There are other differences in the 4G vs 5G comparison chart too. 5G should also offer lower latency (faster response times for projects like Google Stadia), smarter data traffic management, and speedier upload times too.
How fast are 5G speeds?
With so many variables to consider – like your distance from a cell tower and how many people are around you – it's hard to be precise about how fast 5G speeds are. That said, improvements of at least 15-50 percent should be possible day-to-day in the real world, with the tech still being improved and optimized.
Hypothetically, in lab conditions, 5G can improve on 4G many more times than that, so there's room to grow: imagine full 4K movies downloading in just a minute or two, and you're in the right area when it comes to 5G speeds.
The figure of 10 Gbit/s has been proposed as a limit 5G could reach in a year or two, some 30 times faster than the 4G LTE we're used to today. In test conditions, 5G is already reaching speeds of around 3 Gbit/s, but as we've said, what you'll actually get out on the street is going to vary.
How can I get a 5G mobile connection?
There are two parts to getting a 5G mobile connection: having a 5G-enabled phone, and connecting it to a 5G-enabled network. With that you're ready to go, though note that 5G tech is still being refined and improved all the time.
The big UK and US networks have been rolling out 5G infrastructure across the course of 2019, and that should ramp up during 2020. The first 5G handsets – including the Samsung Galaxy S10 5G and the OnePlus 7 Pro 5G – have already hit the market, with more phone makers getting involved all the time.
Having blanket 5G coverage everywhere you go is of course going to take some time, and for now there's a price premium on 5G-capable devices for 5G mobile (though 5G networks will of course still work fine with non-5G phones – just at a slower pace).
Which 5G network is best?
At the moment there's no "best" 5G network in the UK, as all the big companies – O2, EE, Vodafone and Three – are working on getting the technology up and running in the first place. Those four have at least a limited amount of 5G connectivity available as we head into 2020.
The good news is that there does seem to be plenty of momentum in the industry to get everyone up to 5G speeds in a reasonable timescale. Consumers are likely to demand the tech as early as possible, which means there's money to be made, and that always helps to give companies a little extra incentive.

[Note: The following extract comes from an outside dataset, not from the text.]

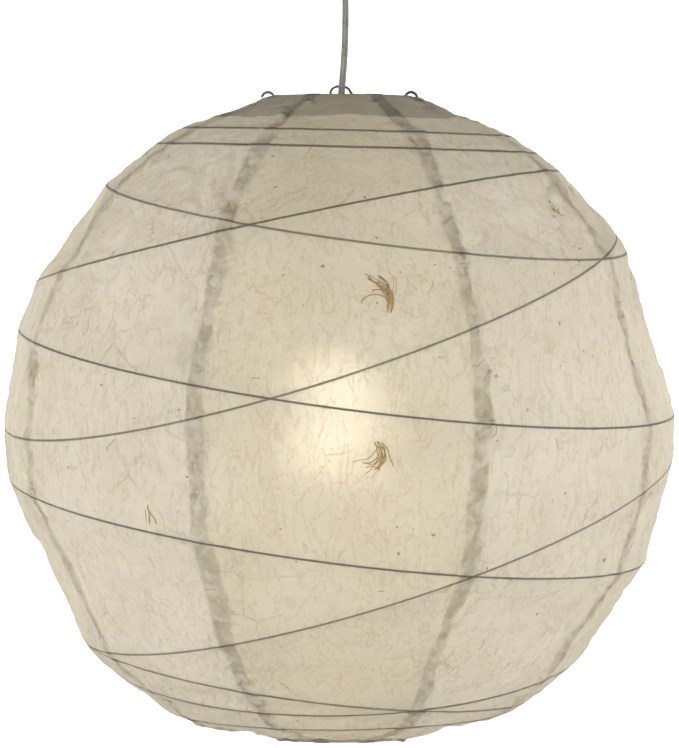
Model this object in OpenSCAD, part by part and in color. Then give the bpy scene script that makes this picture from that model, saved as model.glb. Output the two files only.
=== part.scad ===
// Accordion paper lantern: a collapsible paper globe on crossing wire ribs, held open by a
// spring-wire expander round a pendant lampholder, and hung on its cord from a ceiling cup.
// The origin is on the ceiling plane, on the globe's axis. +Z is up, so the lantern hangs below it.

/* [Paper globe] */
// Outer diameter of the open globe
globe_d = 450; // [445:5:460]
// Thickness of the paper shell
paper_t = 0.3; // [0.2:0.05:0.35]
// Number of paper gores round the globe
gore_count = 8; // [8]
// Gap between the edges of two gores
gore_gap = 0.1; // [0.05:0.05:0.3]

/* [Wire] */
// Diameter of the rib wire
rib_wire_d = 1.2; // [1:0.1:1.3]
// Diameter of the wire of the top and bottom rings
end_wire_d = 1.6; // [1.2:0.1:1.7]
// Diameter of the top ring, at the middle of its wire
top_ring_d = 96; // [94:1:100]
// Diameter of the bottom ring, at the middle of its wire
bottom_ring_d = 72; // [72:1:76]
// Depth of the bottom ring below the globe's middle
bottom_fall = 211; // [210:0.5:213]
// Diameter of the expander wire
expander_wire_d = 1.8; // [1.6:0.1:1.9]
// Distance between the two legs of the expander
leg_spacing = 65.6; // [65:0.1:66]
// Clearance between a wire and what it passes
wire_gap = 0.35; // [0.35:0.05:0.4]

/* [Ribs] */
// Distance of the upper collar rib's plane from the globe's middle
collar_top = 195; // [194:1:196]
// Distance between the two collar ribs
collar_step = 11; // [10:1:12]
// Tilt of the collar ribs
collar_tilt = 2; // [1.5:0.5:2.5]
// Distance of the uppermost even rib's plane from the globe's middle
even_top = 137; // [136:1:138]
// Distance between two even ribs
even_step = 100; // [99:1:101]
// Tilt of the even ribs
even_tilt = 10; // [9:1:11]
// Compass direction that the even ribs and the collar ribs lean to
even_lean = -42; // [-45:1:-39]
// Distance of the upper crossing rib's plane from the globe's middle
cross_top = 66; // [64:1:68]
// Distance between the two crossing ribs
cross_step = 150; // [148:1:152]
// Tilt of the crossing ribs
cross_tilt = 20; // [19:1:21]
// Compass direction that the crossing ribs lean to
cross_lean = -150; // [-153:1:-147]
// Distance of the shoulder rib's plane above the globe's middle
shoulder_rise = 134; // [132:1:136]
// Tilt of the shoulder rib
shoulder_tilt = 12; // [11:1:13]
// Compass direction that the shoulder rib leans to
shoulder_lean = 173; // [170:1:176]
// Distance of the hip rib's plane below the globe's middle
hip_fall = 152; // [150:1:154]
// Tilt of the hip rib
hip_tilt = 15; // [14:1:16]
// Compass direction that the hip rib and the lowest rib lean to
hip_lean = -95; // [-98:1:-92]
// Distance of the lowest rib's plane below the globe's middle
low_fall = 190; // [188:1:192]
// Tilt of the lowest rib
low_tilt = 5; // [4:1:6]

/* [Cord and ceiling fitting] */
// Distance from the ceiling down to the top ring
ceiling_drop = 120; // [120]
// Diameter of the supply cord
cord_d = 5; // [4.8:0.1:5.2]
// Sideways offset of the ceiling fitting, which lets the cord bow a little
cup_x = 4; // [4]
// Outer diameter of the ceiling cup at its rim
cup_d = 80; // [78:1:90]
// Height of the ceiling cup
cup_h = 38; // [36:1:40]
// Wall of the ceiling cup
cup_wall = 1.6; // [1.2:0.1:2]
// Diameter of the ceiling plate
plate_d = 70; // [68:1:72]
// Thickness of the ceiling plate
plate_t = 2.5; // [2:0.5:2.5]
// Distance between the plate's two screw holes
screw_spacing = 50; // [48:1:52]
// Diameter of each screw hole
screw_hole_d = 4.5; // [4:0.1:5]

/* [Lampholder and bulb] */
// Outer diameter of the lampholder
holder_d = 39; // [38:1:40]
// Diameter of the bulb's glass
bulb_d = 60; // [55:1:60]
// Height of the bulb's middle above the globe's middle
bulb_rise = -5; // [-8:1:0]
// Diameter of the bulb's screw cap
bulb_cap_d = 26.4; // [26:0.1:26.5]

/* [Hidden] */

$fn = 48;
fine = 96;

globe_r = globe_d / 2;
// Sphere that the middle of an end ring's wire lies on, just under the paper
end_layer_r = globe_r - paper_t - wire_gap - end_wire_d / 2;
top_ring_r = top_ring_d / 2;
bottom_ring_r = bottom_ring_d / 2;
top_ring_rise = sqrt(pow(end_layer_r, 2) - pow(top_ring_r, 2));
// Latitude below which the paper runs straight in to the bottom ring
neck_lat = -64;
// Height of the globe's middle
globe_z = -ceiling_drop - top_ring_rise;

// Rows of a family of parallel ribs, one for each of its layers: distance of the rib's plane from the
// globe's middle, tilt, compass direction of the lean, and layer. Layer 0 is the outermost, and ribs
// that cross lie in different layers.
function rib_family(top, step, tilt, lean, layers) =
  [for (i = [0 : len(layers) - 1]) [top - i * step, tilt, lean, layers[i]]];
RIBS = concat(
  rib_family(collar_top, collar_step, collar_tilt, even_lean, [0, 0]),
  rib_family(even_top, even_step, even_tilt, even_lean, [3, 0, 0, 1]),
  rib_family(cross_top, cross_step, cross_tilt, cross_lean, [2, 2]),
  rib_family(shoulder_rise, 0, shoulder_tilt, shoulder_lean, [0]),
  rib_family(-hip_fall, 0, hip_tilt, hip_lean, [0]),
  rib_family(-low_fall, 0, low_tilt, hip_lean, [0])
);
layer_step = rib_wire_d + wire_gap;

// Middle line of the cord, from the terminal block down to the lampholder
CORD_ROUTE = [
  [4, 0, -17], [4, 0, -30], [4, 0, -42], [4, 0, -54], [4, 0, -66], [3.8, 0, -78], [3.4, 0, -88],
  [2.8, 0, -98], [2, 0, -108], [1.2, 0, -118], [0.6, 0, -128], [0.2, 0, -139], [0, 0, -151],
  [0, 0, -163], [0, 0, -176], [0, 0, -189], [0, 0, -202], [0, 0, -215], [0, 0, -228],
  [0, 0, -241], [0, 0, -254]
];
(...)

As we mentioned, 5G can work with smaller pieces of equipment, and that means networks don't necessarily have to rip up and replace existing cell towers. 5G kit can be installed in existing infrastructure, which should also speed up the roll out.
How does 5G technology help?
There are all kinds of ways 5G tech can help in our daily lives. Think about anything you download on your phone, whether it's apps or movies – that can all be streamed in an instant, so phones are going to end up needing less and less local storage. Music tracks in the cloud are going to play as quickly as those on your phone.
Then you've got all the other devices that need an internet connection, from smart lights to the video dashboard in your car: the bandwidth and stability of 5G is going to mean all these devices can stay connected at high speeds without any risk of them knocking each other off the 5G network.
As with any new technology, 5G phones and other devices are going to be expensive to begin with, and if there's no 5G in your neck of the woods you'd be right to think it a waste of cash for the time being. If you have the budget and want to future-proof your phone though, it's worth investing in.
What about 5G Wi-Fi?
5G has the potential to replace Wi-Fi too, in some situations – if it proves fast and reliable enough, you won't need a personal router, because the signal coming from the closest cell tower will be enough to provide high-speed internet access to all the devices in your home.
HTC has already dived into the market with the HTC 5G Hub: it's like a Wi-Fi router but instead of blasting Wi-Fi around your house, it distributes a 5G signal instead. Of course with 5G available in limited quantities and in limited areas right now, it's going to be a while before something like this becomes really useful.
What's most likely to happen is that 5G and Wi-Fi will co-exist. Wi-Fi continues to improve and get faster, and offers enough range and bandwidth to be able to survive even when 5G is available just about everywhere – even in remote rural locations.